__PROBLEM REQUIREMENTS__.
Please write out the material that follows, exactly as it stands.

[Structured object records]
»»

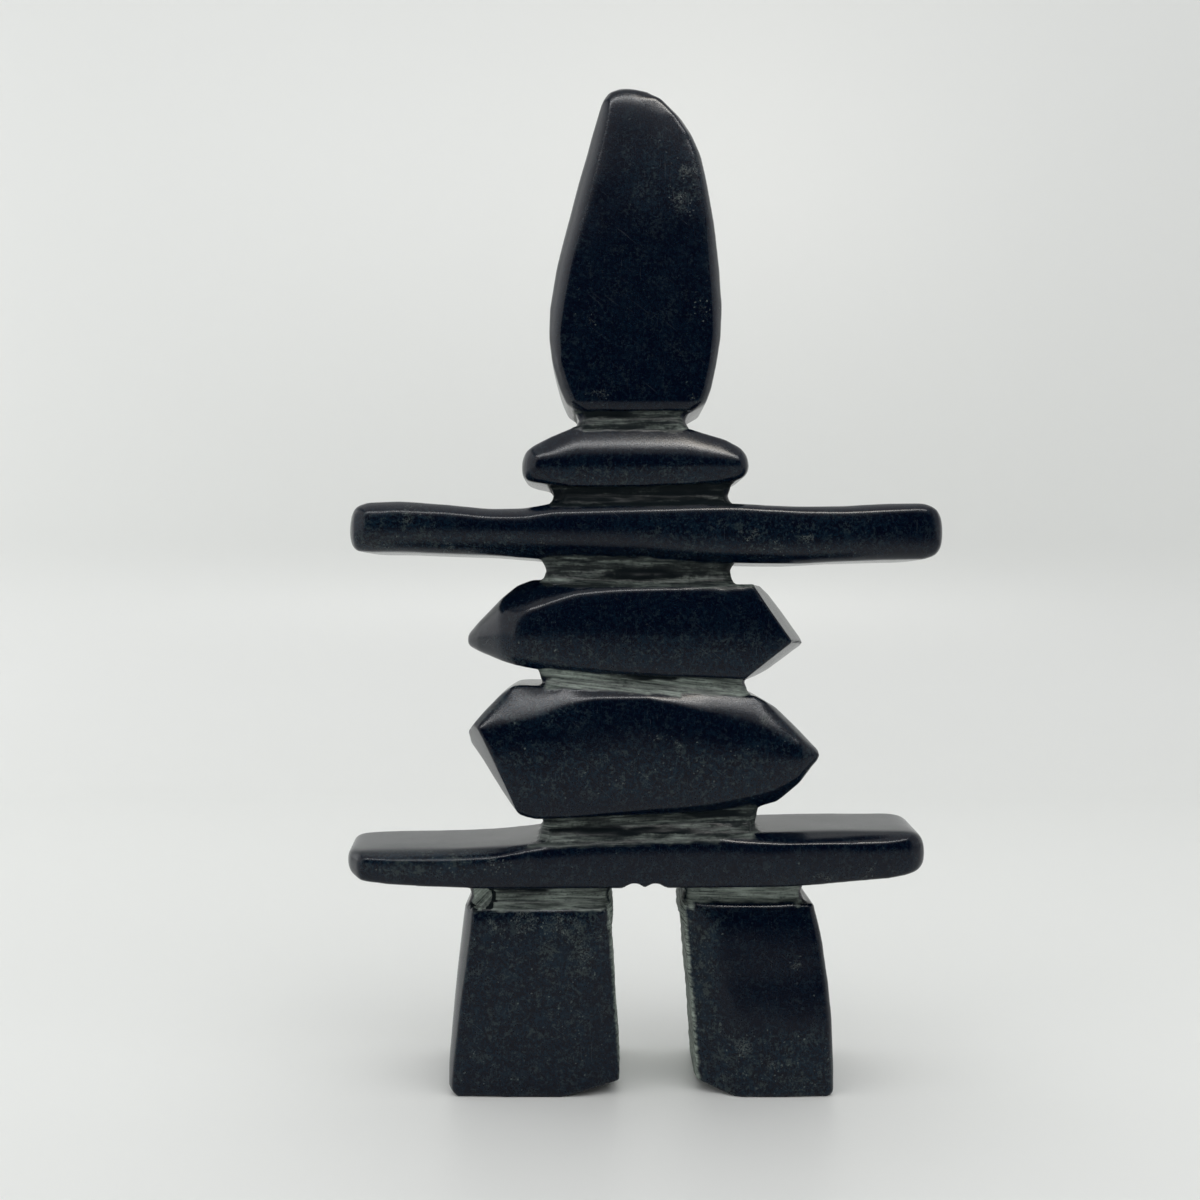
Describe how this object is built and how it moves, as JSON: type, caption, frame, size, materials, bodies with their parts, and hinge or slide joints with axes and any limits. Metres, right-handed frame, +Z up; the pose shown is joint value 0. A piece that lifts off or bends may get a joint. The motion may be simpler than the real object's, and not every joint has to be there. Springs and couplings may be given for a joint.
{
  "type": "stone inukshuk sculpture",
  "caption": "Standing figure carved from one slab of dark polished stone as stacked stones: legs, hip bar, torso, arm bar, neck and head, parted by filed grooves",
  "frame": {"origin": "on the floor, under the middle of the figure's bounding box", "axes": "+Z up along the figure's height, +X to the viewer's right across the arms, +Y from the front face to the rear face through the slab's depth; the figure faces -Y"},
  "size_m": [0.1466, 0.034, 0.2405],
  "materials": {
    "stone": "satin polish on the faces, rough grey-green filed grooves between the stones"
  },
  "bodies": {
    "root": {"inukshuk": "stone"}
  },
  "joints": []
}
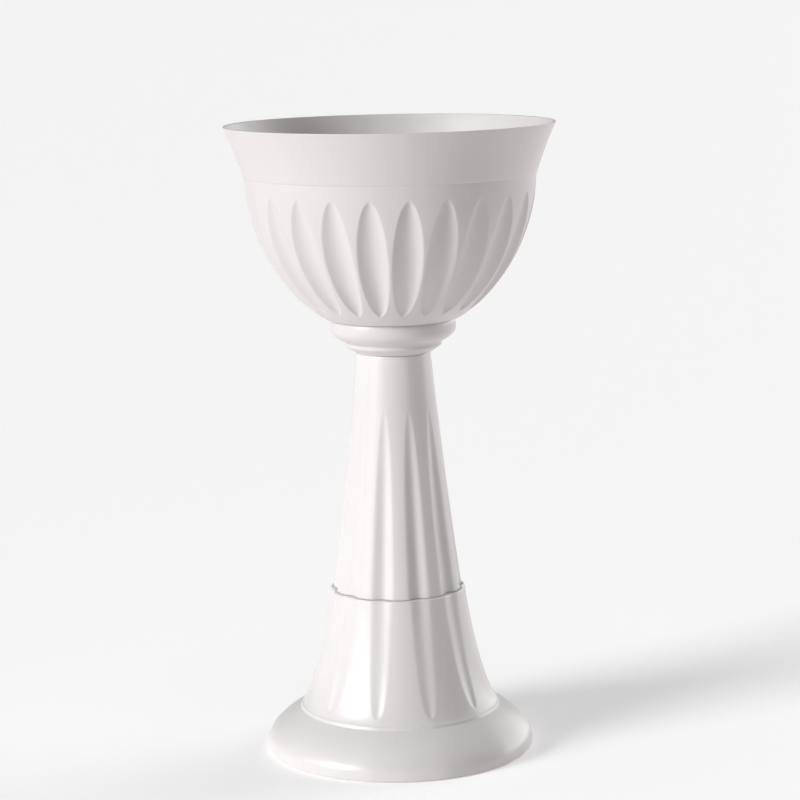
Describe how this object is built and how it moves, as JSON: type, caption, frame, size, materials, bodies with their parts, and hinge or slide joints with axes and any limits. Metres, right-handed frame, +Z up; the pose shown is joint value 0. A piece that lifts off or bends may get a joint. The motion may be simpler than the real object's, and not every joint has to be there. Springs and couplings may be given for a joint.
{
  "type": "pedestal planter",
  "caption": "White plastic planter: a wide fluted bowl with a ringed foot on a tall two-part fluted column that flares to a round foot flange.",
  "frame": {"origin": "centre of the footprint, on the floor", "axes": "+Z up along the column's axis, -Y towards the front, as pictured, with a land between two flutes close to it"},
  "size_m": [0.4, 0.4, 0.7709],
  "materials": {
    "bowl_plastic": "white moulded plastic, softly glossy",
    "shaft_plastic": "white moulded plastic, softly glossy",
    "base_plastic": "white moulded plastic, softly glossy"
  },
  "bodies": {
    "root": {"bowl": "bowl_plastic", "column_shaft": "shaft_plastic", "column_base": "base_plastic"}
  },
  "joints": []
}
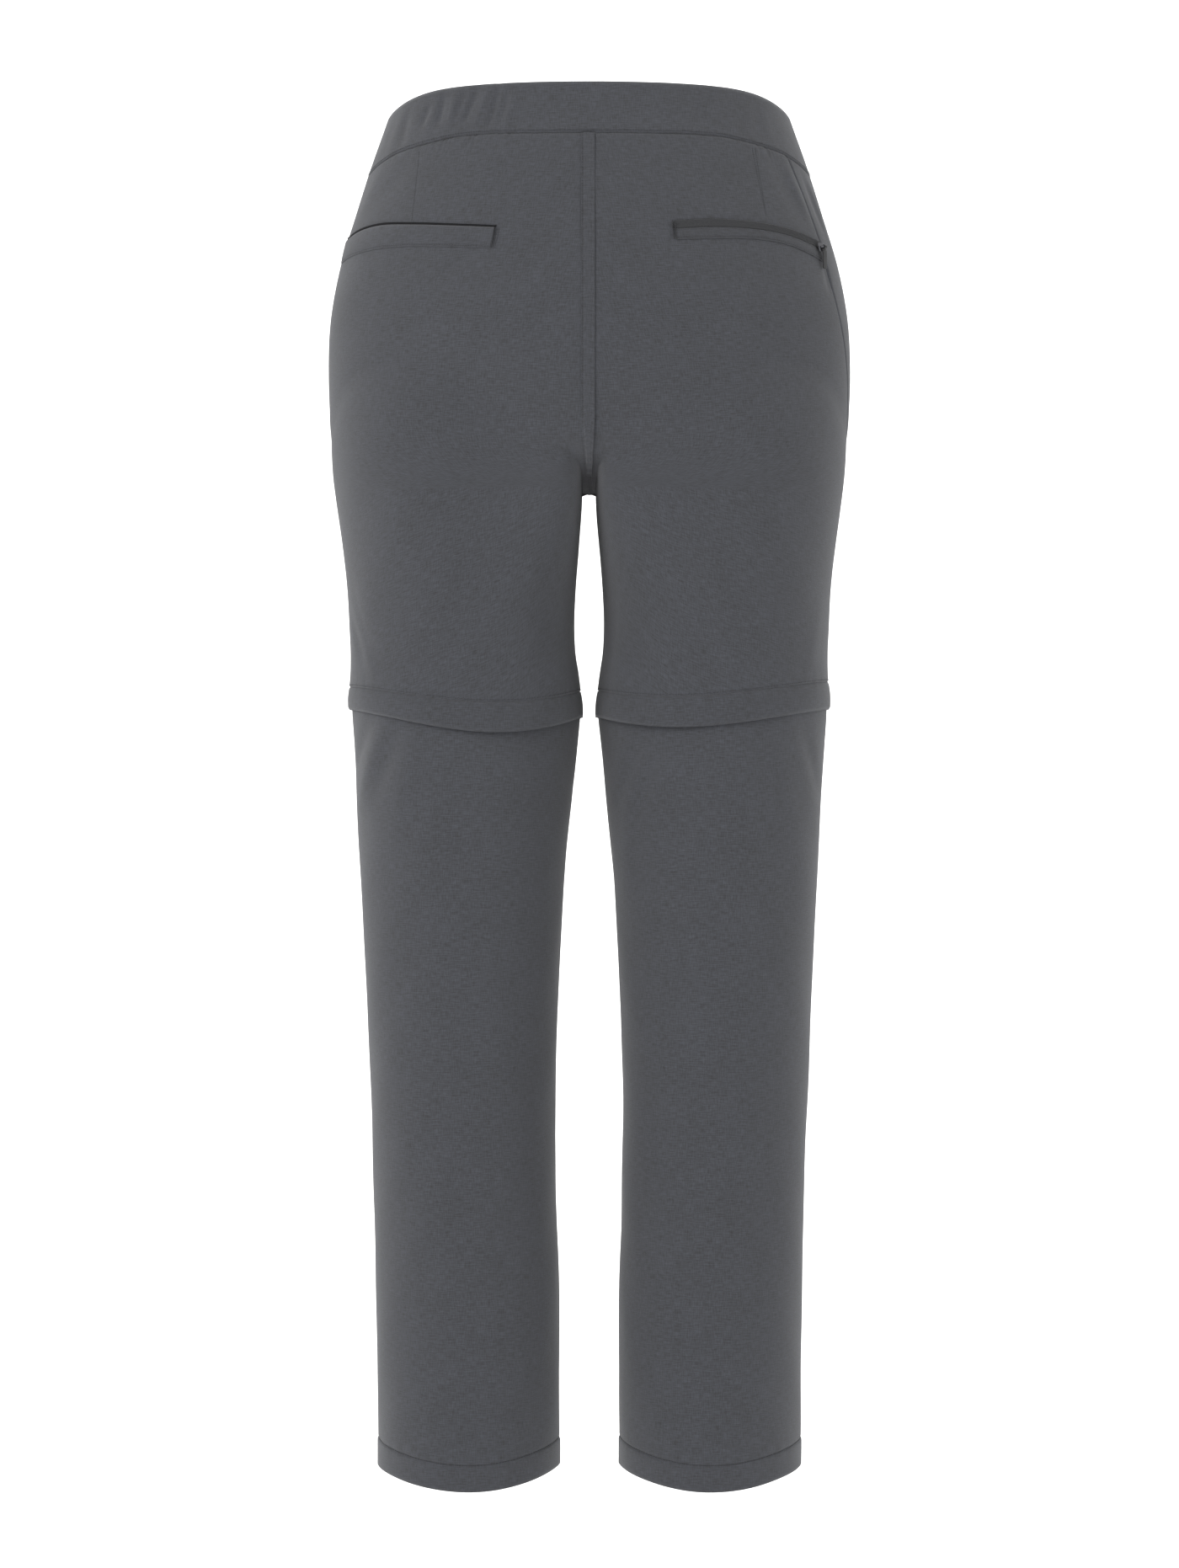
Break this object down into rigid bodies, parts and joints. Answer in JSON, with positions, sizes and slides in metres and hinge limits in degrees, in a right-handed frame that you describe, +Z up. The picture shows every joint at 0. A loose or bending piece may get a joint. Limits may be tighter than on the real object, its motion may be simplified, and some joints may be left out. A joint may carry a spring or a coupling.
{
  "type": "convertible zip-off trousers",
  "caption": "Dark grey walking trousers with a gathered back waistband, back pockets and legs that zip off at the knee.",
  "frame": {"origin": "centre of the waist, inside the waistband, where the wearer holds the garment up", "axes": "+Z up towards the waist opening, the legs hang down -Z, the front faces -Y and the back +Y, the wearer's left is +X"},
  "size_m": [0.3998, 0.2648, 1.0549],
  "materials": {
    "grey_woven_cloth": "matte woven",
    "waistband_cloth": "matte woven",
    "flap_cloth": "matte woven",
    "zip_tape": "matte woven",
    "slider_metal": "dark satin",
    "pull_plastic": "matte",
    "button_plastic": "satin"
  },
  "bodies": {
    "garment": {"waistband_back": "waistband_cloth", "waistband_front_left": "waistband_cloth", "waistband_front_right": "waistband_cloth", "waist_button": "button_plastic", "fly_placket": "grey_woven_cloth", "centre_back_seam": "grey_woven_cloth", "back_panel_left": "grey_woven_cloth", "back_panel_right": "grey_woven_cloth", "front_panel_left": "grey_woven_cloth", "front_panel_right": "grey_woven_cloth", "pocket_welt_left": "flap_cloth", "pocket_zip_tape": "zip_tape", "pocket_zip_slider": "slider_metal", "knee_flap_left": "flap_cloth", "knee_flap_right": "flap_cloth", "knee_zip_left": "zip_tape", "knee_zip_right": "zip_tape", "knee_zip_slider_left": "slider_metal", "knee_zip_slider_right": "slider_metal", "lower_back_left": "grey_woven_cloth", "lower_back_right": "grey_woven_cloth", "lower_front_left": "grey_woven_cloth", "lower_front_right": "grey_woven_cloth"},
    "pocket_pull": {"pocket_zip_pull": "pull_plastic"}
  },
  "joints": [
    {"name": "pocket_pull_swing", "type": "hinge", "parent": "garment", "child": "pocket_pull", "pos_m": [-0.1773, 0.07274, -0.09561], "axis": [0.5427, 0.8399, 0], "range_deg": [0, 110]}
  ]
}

««

__CORRECT ANSWER__.
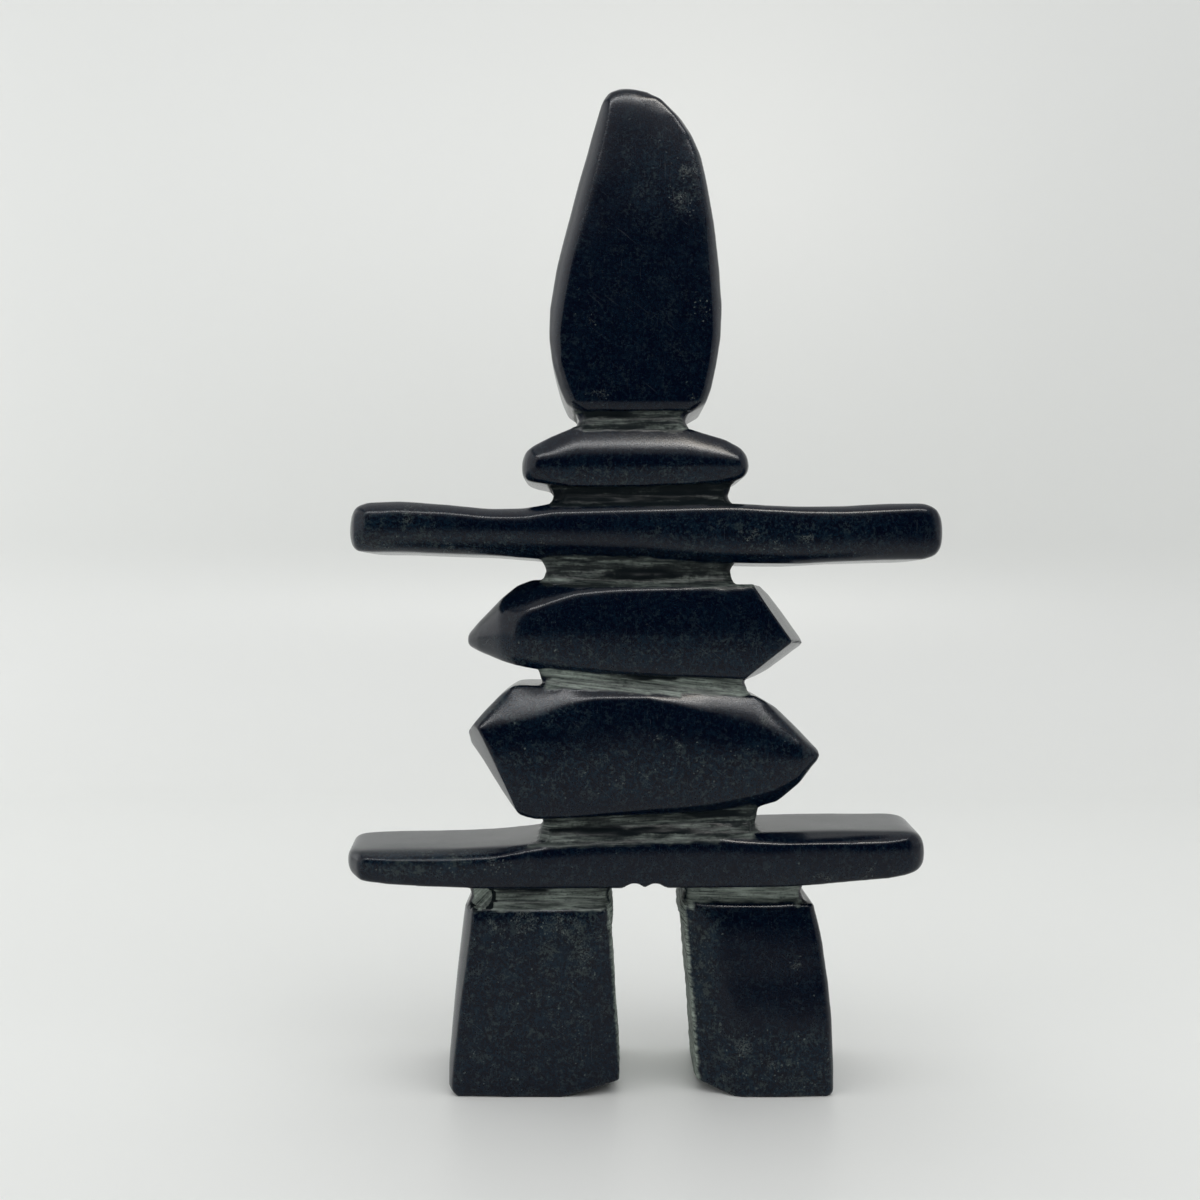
Describe how this object is built and how it moves, as JSON: type, caption, frame, size, materials, bodies with their parts, and hinge or slide joints with axes and any limits. Metres, right-handed frame, +Z up; the pose shown is joint value 0. A piece that lifts off or bends may get a joint. The motion may be simpler than the real object's, and not every joint has to be there. Springs and couplings may be given for a joint.
{
  "type": "stone inukshuk sculpture",
  "caption": "Standing figure carved from one slab of dark polished stone as stacked stones: legs, hip bar, torso, arm bar, neck and head, parted by filed grooves",
  "frame": {"origin": "on the floor, under the middle of the figure's bounding box", "axes": "+Z up along the figure's height, +X to the viewer's right across the arms, +Y from the front face to the rear face through the slab's depth; the figure faces -Y"},
  "size_m": [0.1466, 0.034, 0.2405],
  "materials": {
    "stone": "satin polish on the faces, rough grey-green filed grooves between the stones"
  },
  "bodies": {
    "root": {"inukshuk": "stone"}
  },
  "joints": []
}
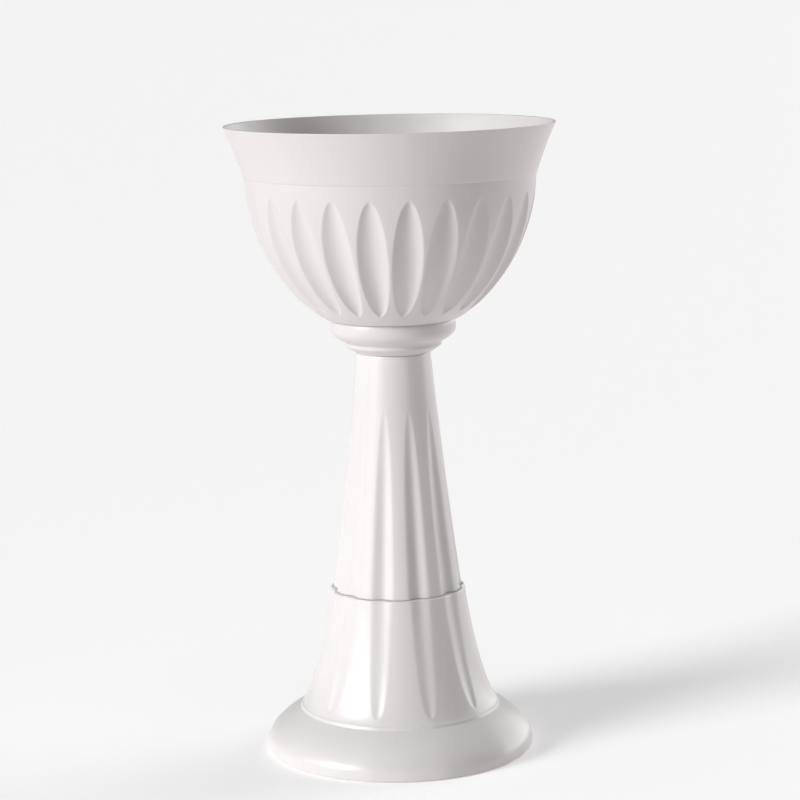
Describe how this object is built and how it moves, as JSON: type, caption, frame, size, materials, bodies with their parts, and hinge or slide joints with axes and any limits. Metres, right-handed frame, +Z up; the pose shown is joint value 0. A piece that lifts off or bends may get a joint. The motion may be simpler than the real object's, and not every joint has to be there. Springs and couplings may be given for a joint.
{
  "type": "pedestal planter",
  "caption": "White plastic planter: a wide fluted bowl with a ringed foot on a tall two-part fluted column that flares to a round foot flange.",
  "frame": {"origin": "centre of the footprint, on the floor", "axes": "+Z up along the column's axis, -Y towards the front, as pictured, with a land between two flutes close to it"},
  "size_m": [0.4, 0.4, 0.7709],
  "materials": {
    "bowl_plastic": "white moulded plastic, softly glossy",
    "shaft_plastic": "white moulded plastic, softly glossy",
    "base_plastic": "white moulded plastic, softly glossy"
  },
  "bodies": {
    "root": {"bowl": "bowl_plastic", "column_shaft": "shaft_plastic", "column_base": "base_plastic"}
  },
  "joints": []
}
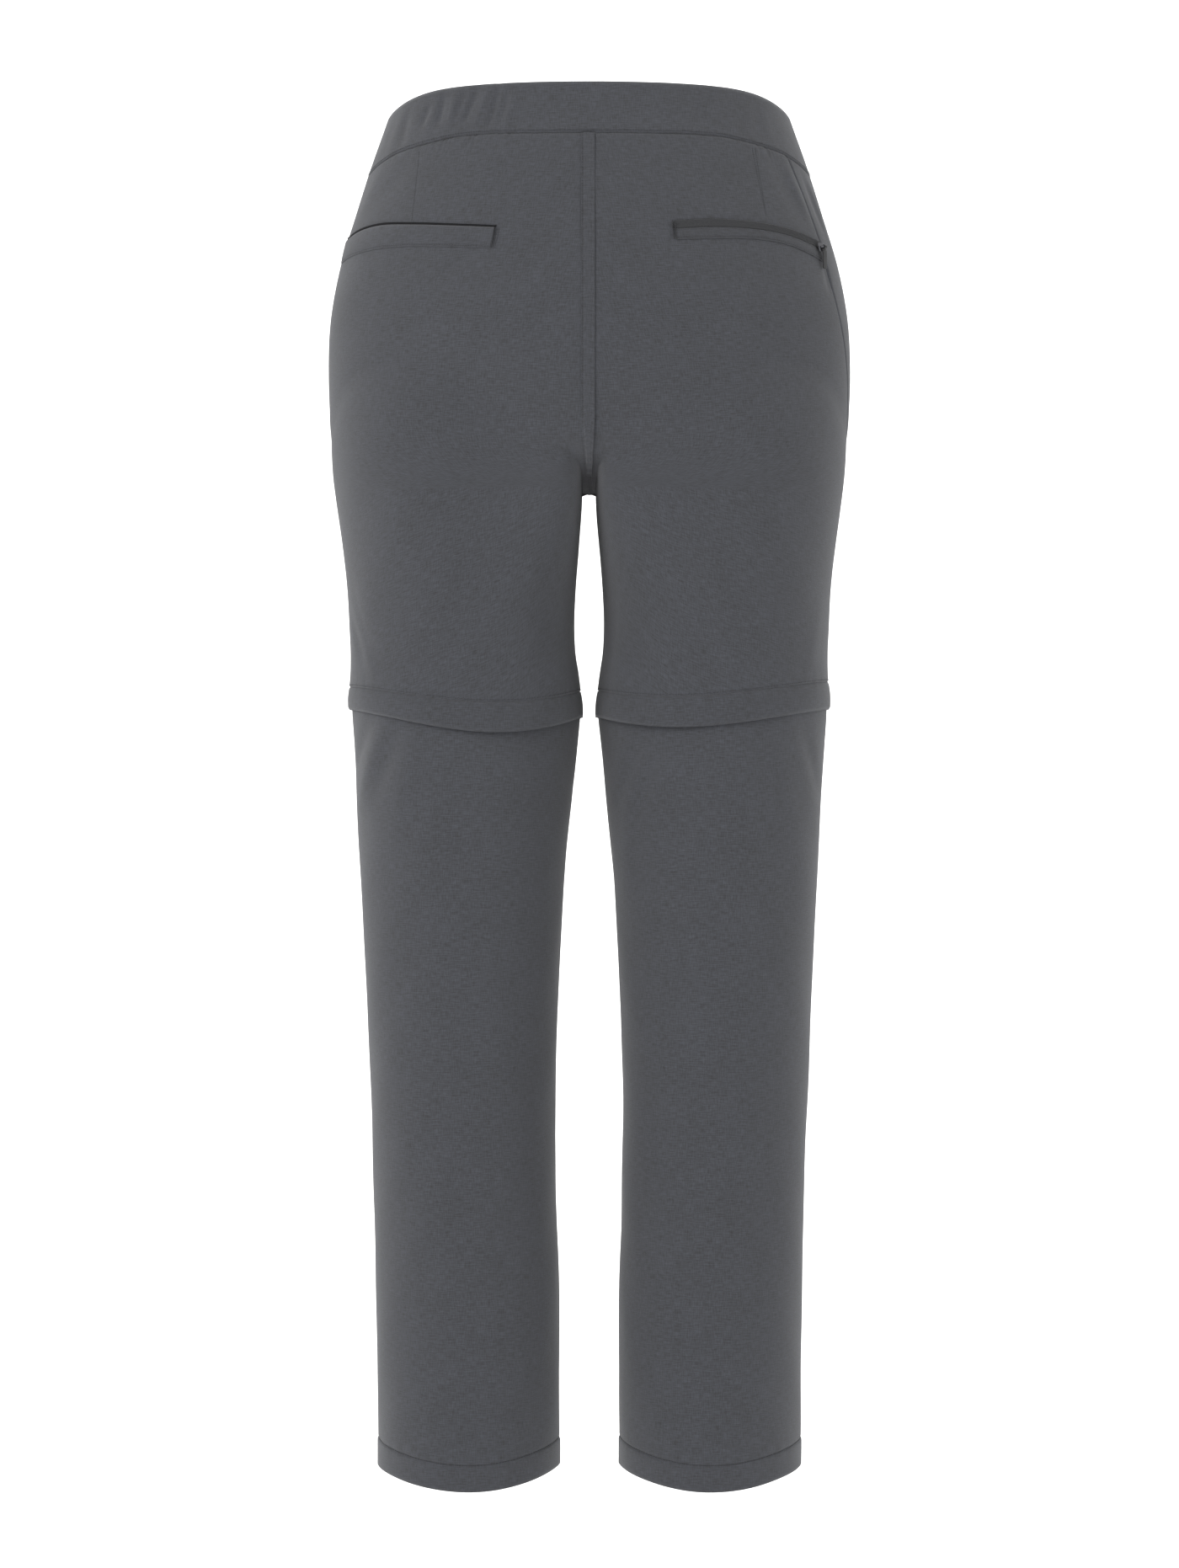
Break this object down into rigid bodies, parts and joints. Answer in JSON, with positions, sizes and slides in metres and hinge limits in degrees, in a right-handed frame that you describe, +Z up. The picture shows every joint at 0. A loose or bending piece may get a joint. Limits may be tighter than on the real object, its motion may be simplified, and some joints may be left out. A joint may carry a spring or a coupling.
{
  "type": "convertible zip-off trousers",
  "caption": "Dark grey walking trousers with a gathered back waistband, back pockets and legs that zip off at the knee.",
  "frame": {"origin": "centre of the waist, inside the waistband, where the wearer holds the garment up", "axes": "+Z up towards the waist opening, the legs hang down -Z, the front faces -Y and the back +Y, the wearer's left is +X"},
  "size_m": [0.3998, 0.2648, 1.0549],
  "materials": {
    "grey_woven_cloth": "matte woven",
    "waistband_cloth": "matte woven",
    "flap_cloth": "matte woven",
    "zip_tape": "matte woven",
    "slider_metal": "dark satin",
    "pull_plastic": "matte",
    "button_plastic": "satin"
  },
  "bodies": {
    "garment": {"waistband_back": "waistband_cloth", "waistband_front_left": "waistband_cloth", "waistband_front_right": "waistband_cloth", "waist_button": "button_plastic", "fly_placket": "grey_woven_cloth", "centre_back_seam": "grey_woven_cloth", "back_panel_left": "grey_woven_cloth", "back_panel_right": "grey_woven_cloth", "front_panel_left": "grey_woven_cloth", "front_panel_right": "grey_woven_cloth", "pocket_welt_left": "flap_cloth", "pocket_zip_tape": "zip_tape", "pocket_zip_slider": "slider_metal", "knee_flap_left": "flap_cloth", "knee_flap_right": "flap_cloth", "knee_zip_left": "zip_tape", "knee_zip_right": "zip_tape", "knee_zip_slider_left": "slider_metal", "knee_zip_slider_right": "slider_metal", "lower_back_left": "grey_woven_cloth", "lower_back_right": "grey_woven_cloth", "lower_front_left": "grey_woven_cloth", "lower_front_right": "grey_woven_cloth"},
    "pocket_pull": {"pocket_zip_pull": "pull_plastic"}
  },
  "joints": [
    {"name": "pocket_pull_swing", "type": "hinge", "parent": "garment", "child": "pocket_pull", "pos_m": [-0.1773, 0.07274, -0.09561], "axis": [0.5427, 0.8399, 0], "range_deg": [0, 110]}
  ]
}